◆ **Input rows**
::::::
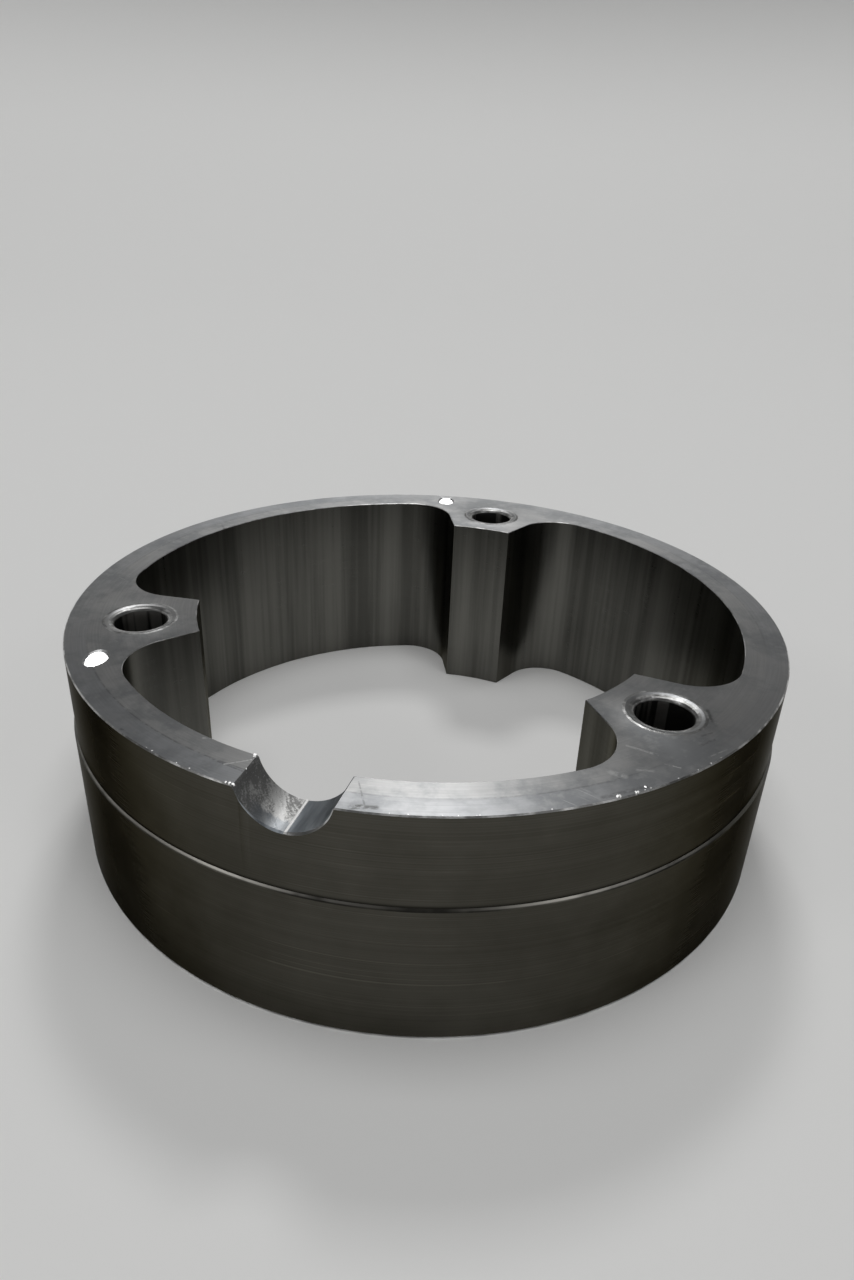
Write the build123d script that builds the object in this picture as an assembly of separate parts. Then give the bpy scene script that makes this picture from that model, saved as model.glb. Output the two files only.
::::::
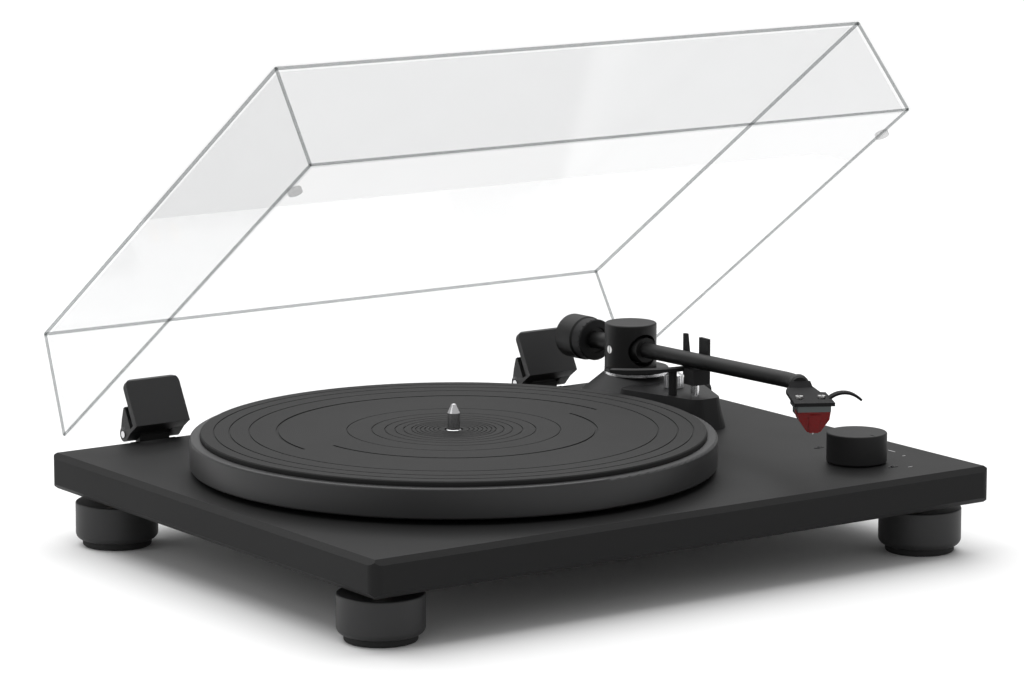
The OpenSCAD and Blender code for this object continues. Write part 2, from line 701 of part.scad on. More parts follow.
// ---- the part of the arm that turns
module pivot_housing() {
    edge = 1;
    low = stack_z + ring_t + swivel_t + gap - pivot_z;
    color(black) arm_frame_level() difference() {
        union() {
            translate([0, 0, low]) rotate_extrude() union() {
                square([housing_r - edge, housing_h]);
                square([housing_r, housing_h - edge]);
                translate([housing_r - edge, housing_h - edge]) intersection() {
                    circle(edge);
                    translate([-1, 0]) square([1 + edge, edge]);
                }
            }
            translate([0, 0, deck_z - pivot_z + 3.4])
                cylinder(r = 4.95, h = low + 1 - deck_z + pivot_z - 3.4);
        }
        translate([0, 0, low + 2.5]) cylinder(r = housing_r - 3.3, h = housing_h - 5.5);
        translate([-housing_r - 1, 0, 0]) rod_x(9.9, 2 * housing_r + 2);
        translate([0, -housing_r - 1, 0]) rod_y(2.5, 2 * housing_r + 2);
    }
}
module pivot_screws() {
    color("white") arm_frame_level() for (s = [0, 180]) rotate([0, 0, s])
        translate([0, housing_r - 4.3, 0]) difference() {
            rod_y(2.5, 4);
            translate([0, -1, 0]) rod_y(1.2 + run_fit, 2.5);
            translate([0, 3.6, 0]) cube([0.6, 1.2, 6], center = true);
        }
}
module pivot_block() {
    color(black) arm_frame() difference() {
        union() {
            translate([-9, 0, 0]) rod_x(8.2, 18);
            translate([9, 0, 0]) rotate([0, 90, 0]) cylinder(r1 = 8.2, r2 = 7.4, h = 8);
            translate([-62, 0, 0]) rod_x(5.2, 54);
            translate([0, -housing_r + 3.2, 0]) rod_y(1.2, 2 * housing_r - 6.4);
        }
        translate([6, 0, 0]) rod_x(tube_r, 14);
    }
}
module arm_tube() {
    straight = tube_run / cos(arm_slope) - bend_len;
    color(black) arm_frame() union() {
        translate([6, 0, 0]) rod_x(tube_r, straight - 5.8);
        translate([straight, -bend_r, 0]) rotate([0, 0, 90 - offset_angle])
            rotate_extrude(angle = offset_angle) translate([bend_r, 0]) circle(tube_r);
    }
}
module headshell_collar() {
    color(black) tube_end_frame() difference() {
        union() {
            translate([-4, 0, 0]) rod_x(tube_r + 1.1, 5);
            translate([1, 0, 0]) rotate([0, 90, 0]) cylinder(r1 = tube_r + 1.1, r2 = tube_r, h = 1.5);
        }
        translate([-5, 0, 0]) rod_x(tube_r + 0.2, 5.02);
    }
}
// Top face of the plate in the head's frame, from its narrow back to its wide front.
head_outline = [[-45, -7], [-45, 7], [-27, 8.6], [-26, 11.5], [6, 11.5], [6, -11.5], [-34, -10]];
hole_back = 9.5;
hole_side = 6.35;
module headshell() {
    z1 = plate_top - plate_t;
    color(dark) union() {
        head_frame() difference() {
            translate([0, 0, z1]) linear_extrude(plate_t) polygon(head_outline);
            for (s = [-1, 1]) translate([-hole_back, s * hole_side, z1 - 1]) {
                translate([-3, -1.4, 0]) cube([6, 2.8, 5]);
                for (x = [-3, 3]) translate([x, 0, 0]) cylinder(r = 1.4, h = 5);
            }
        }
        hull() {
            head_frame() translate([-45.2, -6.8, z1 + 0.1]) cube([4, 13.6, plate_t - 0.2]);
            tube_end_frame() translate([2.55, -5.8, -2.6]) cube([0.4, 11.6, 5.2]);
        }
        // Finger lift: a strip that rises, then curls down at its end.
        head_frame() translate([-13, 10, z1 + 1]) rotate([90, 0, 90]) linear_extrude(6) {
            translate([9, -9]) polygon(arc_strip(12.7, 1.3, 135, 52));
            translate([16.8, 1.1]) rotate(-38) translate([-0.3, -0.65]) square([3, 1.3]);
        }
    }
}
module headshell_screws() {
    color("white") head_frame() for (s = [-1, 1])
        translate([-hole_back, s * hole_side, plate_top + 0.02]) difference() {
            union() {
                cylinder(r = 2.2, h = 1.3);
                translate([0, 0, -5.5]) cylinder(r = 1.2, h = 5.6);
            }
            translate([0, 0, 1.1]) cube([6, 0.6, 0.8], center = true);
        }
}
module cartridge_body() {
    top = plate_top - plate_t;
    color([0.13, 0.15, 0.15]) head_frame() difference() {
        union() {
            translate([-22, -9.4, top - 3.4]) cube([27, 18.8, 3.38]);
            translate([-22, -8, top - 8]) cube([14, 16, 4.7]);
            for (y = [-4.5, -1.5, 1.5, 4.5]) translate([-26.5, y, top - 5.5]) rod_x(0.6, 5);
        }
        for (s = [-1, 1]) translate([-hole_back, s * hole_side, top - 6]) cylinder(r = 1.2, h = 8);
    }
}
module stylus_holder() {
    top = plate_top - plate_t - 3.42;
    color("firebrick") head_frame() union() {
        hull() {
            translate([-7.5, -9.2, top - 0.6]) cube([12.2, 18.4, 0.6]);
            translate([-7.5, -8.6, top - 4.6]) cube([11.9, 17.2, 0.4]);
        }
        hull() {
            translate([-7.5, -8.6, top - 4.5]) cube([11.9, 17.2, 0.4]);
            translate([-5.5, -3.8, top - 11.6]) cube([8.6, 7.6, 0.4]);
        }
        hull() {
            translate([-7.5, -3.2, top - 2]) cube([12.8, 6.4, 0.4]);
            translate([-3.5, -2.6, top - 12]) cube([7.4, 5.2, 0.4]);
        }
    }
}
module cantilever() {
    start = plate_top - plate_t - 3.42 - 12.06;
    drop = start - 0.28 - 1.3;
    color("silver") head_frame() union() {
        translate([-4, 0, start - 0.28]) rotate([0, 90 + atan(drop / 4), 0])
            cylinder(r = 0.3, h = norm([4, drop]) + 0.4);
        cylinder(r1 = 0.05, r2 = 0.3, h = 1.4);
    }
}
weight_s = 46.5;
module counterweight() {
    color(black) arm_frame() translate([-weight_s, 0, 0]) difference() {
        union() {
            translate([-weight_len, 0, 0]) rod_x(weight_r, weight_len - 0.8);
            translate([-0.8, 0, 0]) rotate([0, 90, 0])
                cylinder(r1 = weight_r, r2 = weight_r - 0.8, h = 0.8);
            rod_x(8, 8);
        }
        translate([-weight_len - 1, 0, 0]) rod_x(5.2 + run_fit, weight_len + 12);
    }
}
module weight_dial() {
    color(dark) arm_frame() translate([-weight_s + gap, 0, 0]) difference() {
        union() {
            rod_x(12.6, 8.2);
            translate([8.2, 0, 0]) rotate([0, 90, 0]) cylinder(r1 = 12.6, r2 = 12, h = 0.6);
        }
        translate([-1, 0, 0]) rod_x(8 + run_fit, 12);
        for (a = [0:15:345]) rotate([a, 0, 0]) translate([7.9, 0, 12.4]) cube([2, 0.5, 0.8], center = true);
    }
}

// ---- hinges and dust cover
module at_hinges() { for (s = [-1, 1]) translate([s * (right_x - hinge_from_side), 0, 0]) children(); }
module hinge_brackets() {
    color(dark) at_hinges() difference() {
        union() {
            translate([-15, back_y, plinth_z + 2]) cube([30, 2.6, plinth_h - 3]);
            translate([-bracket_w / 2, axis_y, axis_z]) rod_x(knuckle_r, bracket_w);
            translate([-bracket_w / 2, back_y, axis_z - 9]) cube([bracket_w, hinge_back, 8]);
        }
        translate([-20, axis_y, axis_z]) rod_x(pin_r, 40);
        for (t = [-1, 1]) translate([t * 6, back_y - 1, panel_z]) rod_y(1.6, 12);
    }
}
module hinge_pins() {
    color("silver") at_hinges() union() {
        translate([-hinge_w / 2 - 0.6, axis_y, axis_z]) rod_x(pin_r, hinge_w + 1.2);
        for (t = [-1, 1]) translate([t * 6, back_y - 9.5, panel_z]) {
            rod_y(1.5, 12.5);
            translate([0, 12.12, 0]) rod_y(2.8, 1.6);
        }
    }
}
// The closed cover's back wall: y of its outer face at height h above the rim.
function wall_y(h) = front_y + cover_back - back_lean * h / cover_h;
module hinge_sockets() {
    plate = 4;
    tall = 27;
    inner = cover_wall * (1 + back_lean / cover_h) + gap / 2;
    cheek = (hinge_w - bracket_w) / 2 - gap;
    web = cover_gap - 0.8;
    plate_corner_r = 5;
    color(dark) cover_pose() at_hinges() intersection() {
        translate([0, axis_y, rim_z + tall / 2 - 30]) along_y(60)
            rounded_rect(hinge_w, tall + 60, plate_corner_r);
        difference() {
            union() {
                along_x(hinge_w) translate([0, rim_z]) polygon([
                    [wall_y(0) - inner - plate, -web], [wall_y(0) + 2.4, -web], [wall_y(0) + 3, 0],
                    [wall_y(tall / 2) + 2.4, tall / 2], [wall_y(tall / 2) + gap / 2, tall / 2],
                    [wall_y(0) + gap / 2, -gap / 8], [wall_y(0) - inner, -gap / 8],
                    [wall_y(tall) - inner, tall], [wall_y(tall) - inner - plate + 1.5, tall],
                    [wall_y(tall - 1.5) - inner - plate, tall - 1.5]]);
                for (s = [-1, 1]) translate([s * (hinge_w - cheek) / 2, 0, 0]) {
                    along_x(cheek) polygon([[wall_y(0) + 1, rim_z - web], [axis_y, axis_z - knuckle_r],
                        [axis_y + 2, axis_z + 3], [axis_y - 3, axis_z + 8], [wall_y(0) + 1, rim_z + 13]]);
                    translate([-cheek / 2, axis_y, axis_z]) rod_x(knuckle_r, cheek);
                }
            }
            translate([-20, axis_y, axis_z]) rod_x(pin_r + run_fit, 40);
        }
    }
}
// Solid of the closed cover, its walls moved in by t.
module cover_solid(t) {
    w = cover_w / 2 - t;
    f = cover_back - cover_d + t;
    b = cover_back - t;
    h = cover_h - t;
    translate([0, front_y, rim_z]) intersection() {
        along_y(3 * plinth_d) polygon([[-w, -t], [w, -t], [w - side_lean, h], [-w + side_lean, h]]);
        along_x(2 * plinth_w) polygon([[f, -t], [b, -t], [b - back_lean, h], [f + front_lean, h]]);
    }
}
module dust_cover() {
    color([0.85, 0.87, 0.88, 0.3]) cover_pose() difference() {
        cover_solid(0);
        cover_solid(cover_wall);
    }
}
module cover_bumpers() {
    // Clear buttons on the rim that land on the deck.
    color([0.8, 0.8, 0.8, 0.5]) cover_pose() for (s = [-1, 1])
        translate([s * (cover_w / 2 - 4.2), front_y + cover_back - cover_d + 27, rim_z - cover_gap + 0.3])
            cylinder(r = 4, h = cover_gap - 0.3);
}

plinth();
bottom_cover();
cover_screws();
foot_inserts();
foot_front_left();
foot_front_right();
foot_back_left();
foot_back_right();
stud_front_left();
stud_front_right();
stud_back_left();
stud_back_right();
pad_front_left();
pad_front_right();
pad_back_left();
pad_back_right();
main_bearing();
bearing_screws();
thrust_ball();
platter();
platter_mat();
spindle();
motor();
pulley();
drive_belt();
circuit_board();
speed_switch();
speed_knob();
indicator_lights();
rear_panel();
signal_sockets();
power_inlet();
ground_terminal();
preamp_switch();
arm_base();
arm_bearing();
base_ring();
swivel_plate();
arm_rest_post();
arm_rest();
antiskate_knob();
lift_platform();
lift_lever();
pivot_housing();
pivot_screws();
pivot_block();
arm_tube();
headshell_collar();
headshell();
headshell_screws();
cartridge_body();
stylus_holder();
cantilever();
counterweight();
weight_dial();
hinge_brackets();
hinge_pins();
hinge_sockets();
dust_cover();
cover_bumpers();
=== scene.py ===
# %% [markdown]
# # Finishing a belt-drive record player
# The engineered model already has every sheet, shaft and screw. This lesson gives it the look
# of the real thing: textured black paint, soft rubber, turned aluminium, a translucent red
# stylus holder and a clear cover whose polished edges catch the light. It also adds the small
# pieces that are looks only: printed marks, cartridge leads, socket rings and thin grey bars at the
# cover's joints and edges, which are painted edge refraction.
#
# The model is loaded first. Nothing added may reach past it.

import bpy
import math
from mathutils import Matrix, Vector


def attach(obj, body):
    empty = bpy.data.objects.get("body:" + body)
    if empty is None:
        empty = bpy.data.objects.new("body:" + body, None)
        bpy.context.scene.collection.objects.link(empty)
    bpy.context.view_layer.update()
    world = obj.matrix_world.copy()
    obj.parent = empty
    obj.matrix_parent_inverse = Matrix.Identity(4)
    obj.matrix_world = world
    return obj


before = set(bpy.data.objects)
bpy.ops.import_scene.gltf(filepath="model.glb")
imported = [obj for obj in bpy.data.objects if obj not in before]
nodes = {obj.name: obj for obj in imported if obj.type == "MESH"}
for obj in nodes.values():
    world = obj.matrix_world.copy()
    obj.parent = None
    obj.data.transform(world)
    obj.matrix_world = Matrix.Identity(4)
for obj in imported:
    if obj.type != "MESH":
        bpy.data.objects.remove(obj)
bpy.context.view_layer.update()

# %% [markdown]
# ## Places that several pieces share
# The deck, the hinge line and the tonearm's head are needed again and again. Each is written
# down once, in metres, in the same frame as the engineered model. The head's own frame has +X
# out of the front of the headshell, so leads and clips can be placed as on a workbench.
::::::
◆ **Prompt**
Output the lines of the records above exactly as they appear, from the line containing "base_ring();" through the line containing "bpy.context.scene.collection.objects.link(empty)".

◆ **Written solution**
base_ring();
swivel_plate();
arm_rest_post();
arm_rest();
antiskate_knob();
lift_platform();
lift_lever();
pivot_housing();
pivot_screws();
pivot_block();
arm_tube();
headshell_collar();
headshell();
headshell_screws();
cartridge_body();
stylus_holder();
cantilever();
counterweight();
weight_dial();
hinge_brackets();
hinge_pins();
hinge_sockets();
dust_cover();
cover_bumpers();
=== scene.py ===
# %% [markdown]
# # Finishing a belt-drive record player
# The engineered model already has every sheet, shaft and screw. This lesson gives it the look
# of the real thing: textured black paint, soft rubber, turned aluminium, a translucent red
# stylus holder and a clear cover whose polished edges catch the light. It also adds the small
# pieces that are looks only: printed marks, cartridge leads, socket rings and thin grey bars at the
# cover's joints and edges, which are painted edge refraction.
#
# The model is loaded first. Nothing added may reach past it.

import bpy
import math
from mathutils import Matrix, Vector


def attach(obj, body):
    empty = bpy.data.objects.get("body:" + body)
    if empty is None:
        empty = bpy.data.objects.new("body:" + body, None)
        bpy.context.scene.collection.objects.link(empty)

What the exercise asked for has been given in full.